Il est probable que si d'autres circonstances étaient intervenues en temps opportun dans sa carrière, il aurait pu atteindre à la même notoriété.
A la vérité -et c'est là que se révèle le côté original de sa personnalité-, ces circonstances il ne les rechercha jamais, et il ne se soucia pas de les provoquer.
A l'époque où son succès et sa popularité étaient à leur apogée, il fut invité à participer à un gala à Paris, et il fut sollicité pour tenir un petit rôle dans le film « Musique en tête ». Ces deux expériences le déçurent et il ne chercha pas à les renouveler. Quand d'autres propositions lui furent faites, il les refusa. Paris ne l'attirait pas et il n'éprouva jamais le besoin d'aller y glaner des lauriers. Il ne se sentait bien qu'à Toulouse et sous le soleil occitan, parmi ses amis, près de son public méridional.
Ce public l'avait adopté et l'avait consacré vedette. Il était heureux de ce succès et cette consécration lui suffisait.
Au demeurant, il avait des goûts simples et savourait le bonheur de vivre en famille dans sa petite maison de Guilheméry, construite avec ses cachets d'« amateur » patiemment mis de côté, auprès de Berthe, son amour de jeunesse, devenue sa compagne attentionnée, entouré de ses enfants, Roger et Andrée.
Il partageait ses moments de liberté entre le jardinage, la pêche à la ligne, la pétanque. Et il ne cacha jamais son penchant pour la bonne chère.
Simple et direct, mais d'une grande délicatesse de cœur, il avait le culte de l'amitié. Et quand il dut recruter une troupe pour entamer ses tournées, il ne la conçut jamais autrement que comme un groupe d'amis. Il avait besoin, pour vivre et travailler, de ce climat où il se sentait en confiance.

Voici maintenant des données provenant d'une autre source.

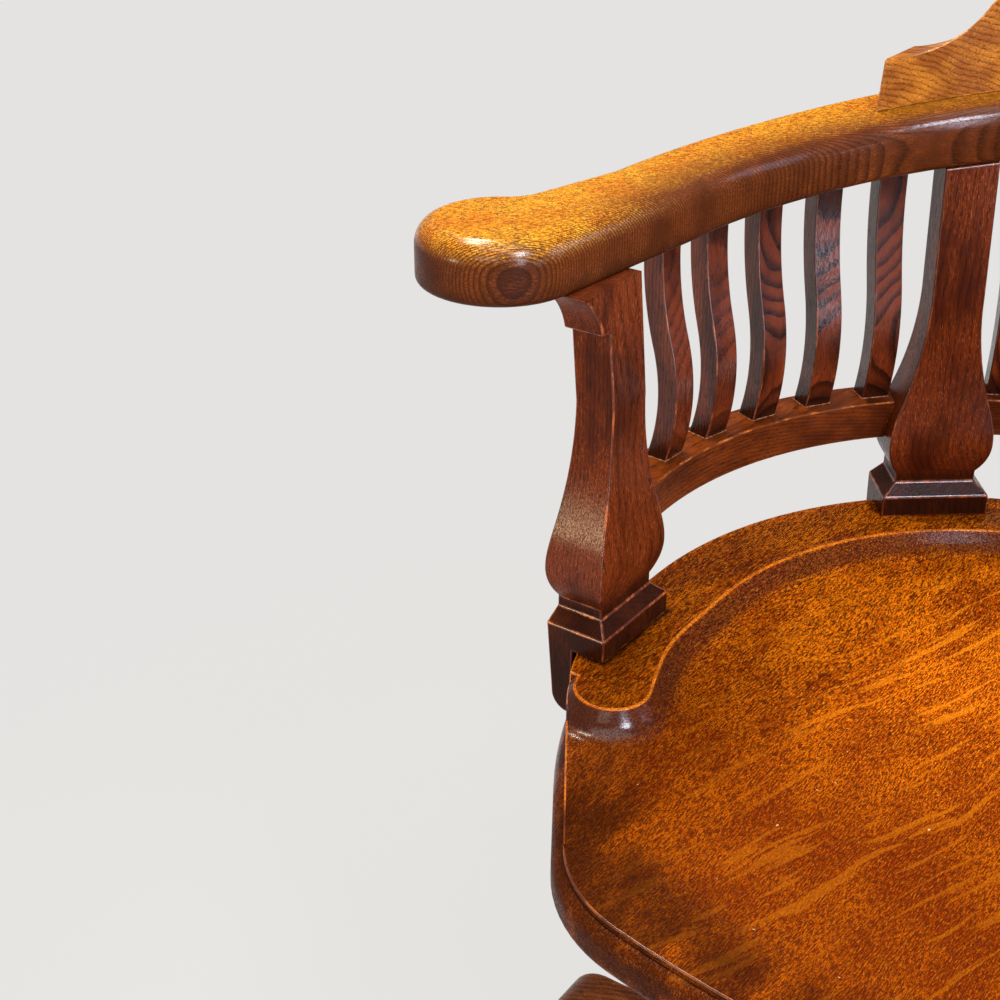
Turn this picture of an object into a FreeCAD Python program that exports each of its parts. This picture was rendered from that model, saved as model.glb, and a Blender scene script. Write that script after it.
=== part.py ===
import FreeCAD, Part

import math
import os
import re

import Sketcher
from FreeCAD import Placement, Rotation, Vector

# Bankers swivel chair in oak: a saddle seat with a bowed arm rail on slats, an iron tilting
# and swivelling mechanism under it, and a turned hub on four legs with castors.
# Origin on the floor on the swivel axis, Y to the back of the chair, Z up, and X to the right
# of someone who faces the chair. Left and right are theirs too. Millimetres and degrees.

doc = FreeCAD.newDocument("bankers_swivel_chair")
sheet = doc.addObject("Spreadsheet::Sheet", "Sizes")

SIZES = {
    # Seat board
    "seat_height": 470, "seat_thickness": 46, "seat_radius": 250,
    "side_start": 50, "side_radius": 170, "side_turn": 33, "side_run": 106,
    "corner_radius": 80, "front_turn": 80,
    "bead_reach": 6, "bead_sweep": 324, "bead_height": 24, "bead_round": 8,
    # Saddle hollow in the seat
    "rim_width": 47, "rim_front": 45, "waist_radius": 120, "waist_turn": 20, "waist_run": 30,
    "nose_radius": 21.5, "nose_turn": 196, "saddle_depth": 13, "cove_slope": 50,
    "cove_radius": 20, "saddle_dip": 5, "dip_inset": 95,
    # Posts
    "post_inset": 8, "post_forward": 70, "rear_post_angle": 38.6,
    "block_width": 39.6, "block_depth": 71, "block_height": 14, "tongue_thickness": 18,
    "tongue_length": 44, "tongue_round": 12, "tongue_taper": 4, "neck_low": 22, "neck_high": 29,
    "neck_width": 30, "neck_depth": 53.6, "bulb_level": 50, "bulb_width": 39.2,
    "bulb_depth": 69, "bulb_radius": 70, "waist_level": 150, "shaft_width": 25,
    "shaft_depth": 33.6, "bulb_set_out": 3, "post_lean": 15,
    "corbel_level": 194.5, "corbel_step": 7, "corbel_reach": 24, "corbel_radius": 33,
    # Lower rail
    "rail_inset": 8.5, "rail_depth": 28.5, "rail_low": 51, "rail_height": 25.5,
    # Slats
    "slat_set_in": 9.1, "slat_width": 18.6, "slat_thickness": 14, "slat_pitch": 9.64,
    "slat_bulge": 5.8, "slat_bow_share": 0.53, "slat_sweep_share": 0.41,
    # Arms
    "arm_low": 219.5, "arm_thickness": 34.5, "arm_inset": 11.5, "arm_width": 58.5,
    "arm_level_end": 20, "arm_lift_radius": 950, "paddle_inset": 3.5, "paddle_forward": 108.5,
    "paddle_radius": 45, "notch_angle": 114, "notch_round": 16, "arm_top_round": 14,
    "arm_bottom_round": 4,
    # Crest rail
    "crest_height": 78, "crest_thickness": 28, "crest_lean": 8, "crest_inset": 29.5,
    "crest_half_width": 205, "crest_shoulder": 120, "crest_end": 8,
    # Post screws and crest dowels
    "screw_shank": 6, "screw_head": 12, "screw_length": 60, "screw_inset": 10,
    "dowel_radius": 5, "dowel_length": 44, "dowel_shift": 3,
    # Seat iron
    "iron_length": 230, "iron_width": 150, "iron_plate": 6, "iron_rear": 85, "ear_gap": 76,
    "ear_thickness": 8, "ear_radius": 15, "pivot_drop": 29, "pivot_forward": 15,
    "pin_radius": 6, "pin_fit": 0.05, "iron_screw_radius": 3.5, "iron_screw_length": 26,
    "iron_screw_edge": 9, "iron_screw_end": 16,
    # Yoke on the head of the spindle
    "boss_radius": 23, "boss_drop": 53, "boss_height": 30, "barrel_radius": 13,
    "barrel_clearance": 0.5, "yoke_web": 26, "rod_margin": 20, "bar_drop": 37,
    "bar_height": 12, "bar_depth": 30, "bar_length": 132, "rod_spacing": 90,
    "rod_slot": 6, "arm_rib": 12, "stop_width": 22, "stop_gap": 0.3,
    # Tie rods, coil springs and tension nuts
    "rod_radius": 5, "rod_length": 138, "rod_head_radius": 6.5,
    "lug_thickness": 8, "hook_fit": 0.3, "spring_wire": 2.5, "spring_radius": 15.5,
    "spring_length": 78, "spring_turns": 7, "spring_end_pitch": 5.8, "nut_flange": 20,
    "nut_flange_height": 4, "nut_radius": 11, "nut_height": 12, "spring_seat": 0.4,
    # Spindle, keyed bush, hand wheel and hub socket
    "spindle_radius": 12.5, "spindle_fit": 0.06, "collar_radius": 16.5, "collar_height": 8,
    "height_travel": 60, "travel_spare": 2, "spindle_gap": 2,
    "key_width": 6, "key_depth": 3, "key_fit": 0.3,
    "bush_radius": 18, "bush_fit": 0.06, "bush_flange": 32, "bush_flange_height": 6,
    "socket_radius": 22, "socket_flange": 41, "socket_flange_height": 5, "bearing_gap": 0.3,
    "wheel_radius": 70, "wheel_rim": 6.5, "wheel_hub": 24, "wheel_height": 20,
    "wheel_gap": 4.4,
    "spoke_radius": 4.5, "spoke_count": 4, "hub_screw_radius": 3, "hub_screw_circle": 32,
    "hub_screw_length": 28,
    # Turned hub
    "hub_block": 84, "hub_block_height": 124, "hub_collar": 60,
    "hub_neck": 36, "hub_cap": 46, "hub_drop_length": 26, "hub_drop_radius": 26,
    # Legs
    "leg_width": 44, "leg_root_step": 8, "leg_root_height": 96, "leg_knee": 100,
    "foot_inner": 262, "foot_low": 62, "foot_high": 92, "foot_crown": 284,
    "leg_sag": 900, "leg_round": 6, "peg_radius": 6, "peg_length": 50, "peg_spacing": 48,
    # Castors
    "castor_circle": 288, "castor_plate": 17, "castor_plate_height": 2, "socket_wall": 2,
    "stem_radius": 5, "stem_fit": 0.06, "stem_length": 24, "castor_trail": 20,
    "castor_wheel": 25, "tread_width": 21, "tread_round": 3, "fork_gap": 24, "fork_plate": 3,
    "fork_crown": 5, "fork_depth": 22, "castor_axle": 4, "axle_fit": 0.06, "crown_clearance": 2.5,
}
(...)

Ce climat d'amitié débordait du reste le cadre de la troupe pour englober son public. Partout où il faisait étape, même de façon épisodique, il nouait de cordiales relations. Ainsi était-il partout attendu non comme une vedette entourée d'une auréole de gloire plus ou moins factice et que l'on admire de loin, mais comme le joyeux compagnon que l'on aime bien et avec lequel on se réjouit de passer une agréable soirée.

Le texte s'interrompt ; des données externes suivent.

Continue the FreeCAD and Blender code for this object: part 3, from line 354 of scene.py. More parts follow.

Quand il passait sur la route, conduisant lui-même le petit car qui portait, inscrit en grosses lettres : « La Catinou », les paysans dans les champs, les villageois sur leur porte lui lançaient un jovial bonjour. Les gendarmes en tournée portaient la main à leur képi pour un amical salut.
Il lui suffisait de paraitre pour que les visages comme les cœurs s’épanouissent. Partout, et pour tous, il n’était plus Dominique, mais Catinou, l'incarnation d'une certaine forme de rire, mais aussi d'une certaine manière d'être dans lesquelles les gens de ce pays se reconnaissaient pleinement.
C'est là, sans aucun doute, le vrai secret d'un succès qui tenait, certes, à son talent, mais tout autant à cette réalité : avant même d'être un artiste pétri de dons, Gaston Dominique (c'était sa véritable identité) était d'abord « du pays » par toutes les fibres de son cœur.
Né place de la Croix-de-Pierre, sur les berges de la Garonne, la langue d'oc avait été sa première langue et son enfance avait baigné dans une ambiance populaire qui le marqua à jamais.
Pur et authentique produit régional, il eut le mérite de le rester, ne reniant rien de ses origines mais s'affirmant, au contraire, dans ce qu'elles comportaient de plus original, ce qui lui permit de toucher son public comme personne n'avait su le faire avant lui. Pour, en définitive, s'inscrire en faux contre ces assertions selon lesquelles « nul n'est prophète en son pays» ou, encore, « nul ne saurait prétendre à la réussite s'il n'a reçu la consécration de Paris ».